_Material provided_:
##############################

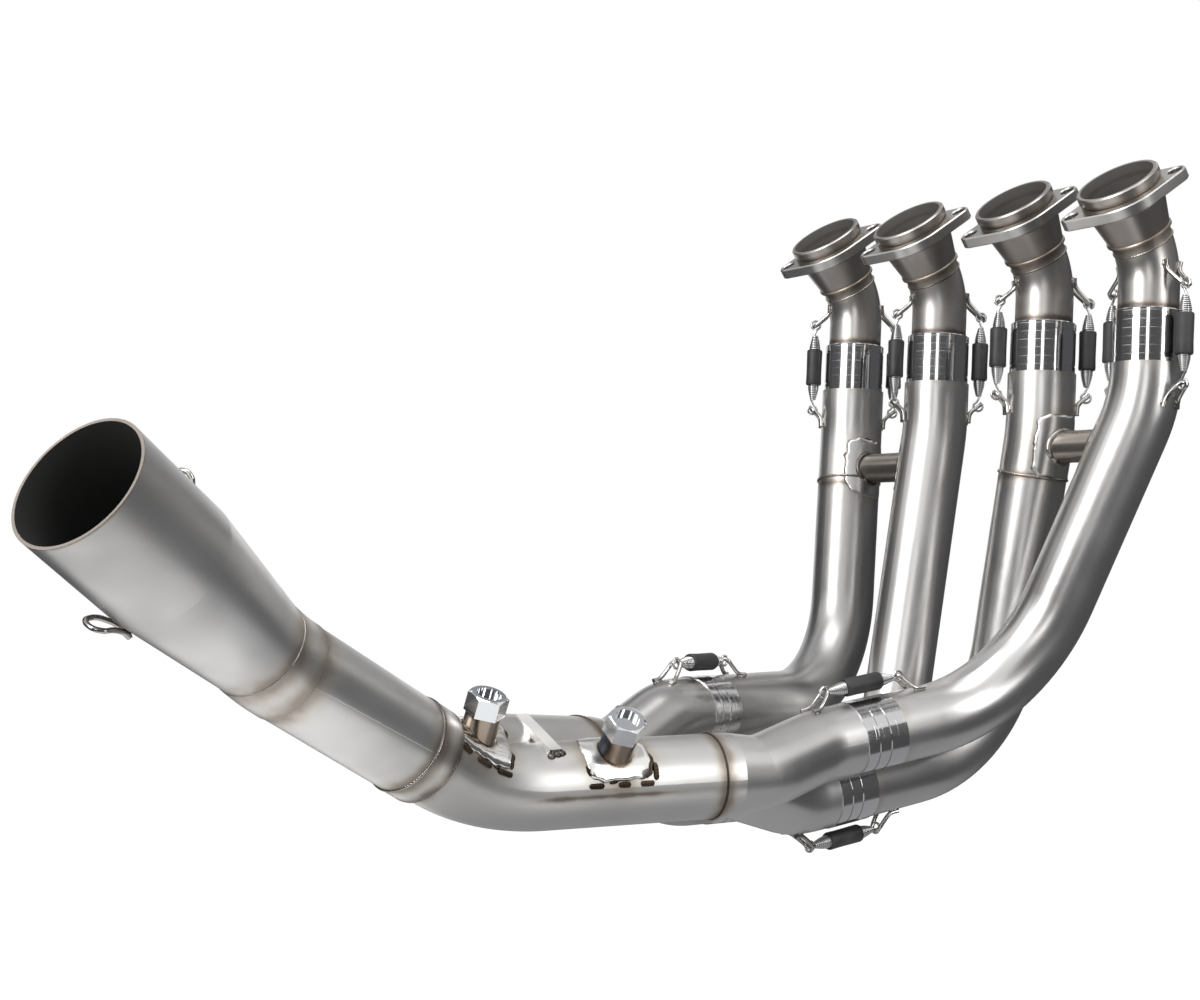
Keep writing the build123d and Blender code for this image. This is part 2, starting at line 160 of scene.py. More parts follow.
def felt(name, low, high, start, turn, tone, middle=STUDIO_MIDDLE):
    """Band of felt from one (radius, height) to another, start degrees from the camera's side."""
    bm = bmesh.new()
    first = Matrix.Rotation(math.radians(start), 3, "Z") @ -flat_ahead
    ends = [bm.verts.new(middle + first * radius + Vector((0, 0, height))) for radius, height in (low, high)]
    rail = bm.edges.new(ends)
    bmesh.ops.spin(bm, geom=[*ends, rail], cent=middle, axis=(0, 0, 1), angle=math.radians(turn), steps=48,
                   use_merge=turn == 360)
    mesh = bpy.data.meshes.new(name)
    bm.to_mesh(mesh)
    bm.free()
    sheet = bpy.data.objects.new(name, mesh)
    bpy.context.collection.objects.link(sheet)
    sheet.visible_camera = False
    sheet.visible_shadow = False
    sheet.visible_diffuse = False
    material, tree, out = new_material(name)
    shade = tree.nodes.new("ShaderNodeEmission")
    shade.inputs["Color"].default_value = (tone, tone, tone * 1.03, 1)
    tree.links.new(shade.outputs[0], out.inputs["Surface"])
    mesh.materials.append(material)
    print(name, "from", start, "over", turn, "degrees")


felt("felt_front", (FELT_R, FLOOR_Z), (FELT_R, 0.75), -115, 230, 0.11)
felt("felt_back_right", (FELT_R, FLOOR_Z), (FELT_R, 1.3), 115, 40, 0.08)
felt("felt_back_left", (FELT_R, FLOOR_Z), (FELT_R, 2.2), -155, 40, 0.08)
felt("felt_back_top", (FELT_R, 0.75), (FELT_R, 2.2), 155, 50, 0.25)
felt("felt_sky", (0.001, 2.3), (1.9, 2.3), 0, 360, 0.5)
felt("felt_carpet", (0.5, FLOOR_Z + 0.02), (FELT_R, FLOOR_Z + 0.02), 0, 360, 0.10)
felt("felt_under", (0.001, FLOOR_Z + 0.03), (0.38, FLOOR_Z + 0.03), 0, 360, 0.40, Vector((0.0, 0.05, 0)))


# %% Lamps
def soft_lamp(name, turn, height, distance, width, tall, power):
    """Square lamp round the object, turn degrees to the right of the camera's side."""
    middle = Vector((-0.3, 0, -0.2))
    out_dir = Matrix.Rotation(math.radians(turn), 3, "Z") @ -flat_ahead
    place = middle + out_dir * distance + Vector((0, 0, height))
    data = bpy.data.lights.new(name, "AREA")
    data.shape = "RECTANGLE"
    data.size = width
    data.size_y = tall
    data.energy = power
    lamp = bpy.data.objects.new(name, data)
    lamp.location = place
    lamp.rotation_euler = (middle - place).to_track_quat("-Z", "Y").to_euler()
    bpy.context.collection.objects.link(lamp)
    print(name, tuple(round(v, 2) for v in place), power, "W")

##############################

_What this task involves_:
Write out the data again, exactly and in full.

_Completed exercise_:
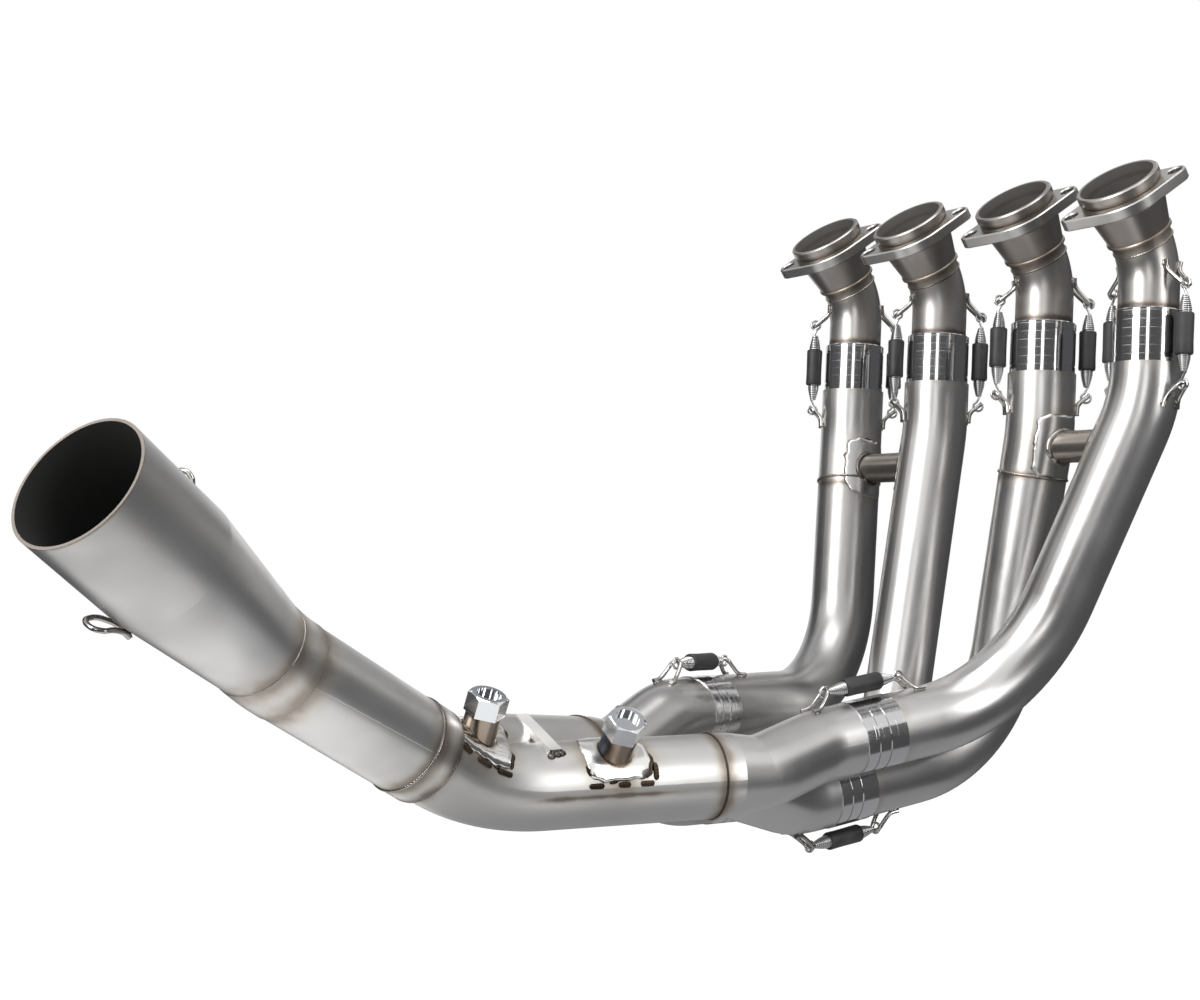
Keep writing the build123d and Blender code for this image. This is part 2, starting at line 160 of scene.py. More parts follow.
def felt(name, low, high, start, turn, tone, middle=STUDIO_MIDDLE):
    """Band of felt from one (radius, height) to another, start degrees from the camera's side."""
    bm = bmesh.new()
    first = Matrix.Rotation(math.radians(start), 3, "Z") @ -flat_ahead
    ends = [bm.verts.new(middle + first * radius + Vector((0, 0, height))) for radius, height in (low, high)]
    rail = bm.edges.new(ends)
    bmesh.ops.spin(bm, geom=[*ends, rail], cent=middle, axis=(0, 0, 1), angle=math.radians(turn), steps=48,
                   use_merge=turn == 360)
    mesh = bpy.data.meshes.new(name)
    bm.to_mesh(mesh)
    bm.free()
    sheet = bpy.data.objects.new(name, mesh)
    bpy.context.collection.objects.link(sheet)
    sheet.visible_camera = False
    sheet.visible_shadow = False
    sheet.visible_diffuse = False
    material, tree, out = new_material(name)
    shade = tree.nodes.new("ShaderNodeEmission")
    shade.inputs["Color"].default_value = (tone, tone, tone * 1.03, 1)
    tree.links.new(shade.outputs[0], out.inputs["Surface"])
    mesh.materials.append(material)
    print(name, "from", start, "over", turn, "degrees")


felt("felt_front", (FELT_R, FLOOR_Z), (FELT_R, 0.75), -115, 230, 0.11)
felt("felt_back_right", (FELT_R, FLOOR_Z), (FELT_R, 1.3), 115, 40, 0.08)
felt("felt_back_left", (FELT_R, FLOOR_Z), (FELT_R, 2.2), -155, 40, 0.08)
felt("felt_back_top", (FELT_R, 0.75), (FELT_R, 2.2), 155, 50, 0.25)
felt("felt_sky", (0.001, 2.3), (1.9, 2.3), 0, 360, 0.5)
felt("felt_carpet", (0.5, FLOOR_Z + 0.02), (FELT_R, FLOOR_Z + 0.02), 0, 360, 0.10)
felt("felt_under", (0.001, FLOOR_Z + 0.03), (0.38, FLOOR_Z + 0.03), 0, 360, 0.40, Vector((0.0, 0.05, 0)))


# %% Lamps
def soft_lamp(name, turn, height, distance, width, tall, power):
    """Square lamp round the object, turn degrees to the right of the camera's side."""
    middle = Vector((-0.3, 0, -0.2))
    out_dir = Matrix.Rotation(math.radians(turn), 3, "Z") @ -flat_ahead
    place = middle + out_dir * distance + Vector((0, 0, height))
    data = bpy.data.lights.new(name, "AREA")
    data.shape = "RECTANGLE"
    data.size = width
    data.size_y = tall
    data.energy = power
    lamp = bpy.data.objects.new(name, data)
    lamp.location = place
    lamp.rotation_euler = (middle - place).to_track_quat("-Z", "Y").to_euler()
    bpy.context.collection.objects.link(lamp)
    print(name, tuple(round(v, 2) for v in place), power, "W")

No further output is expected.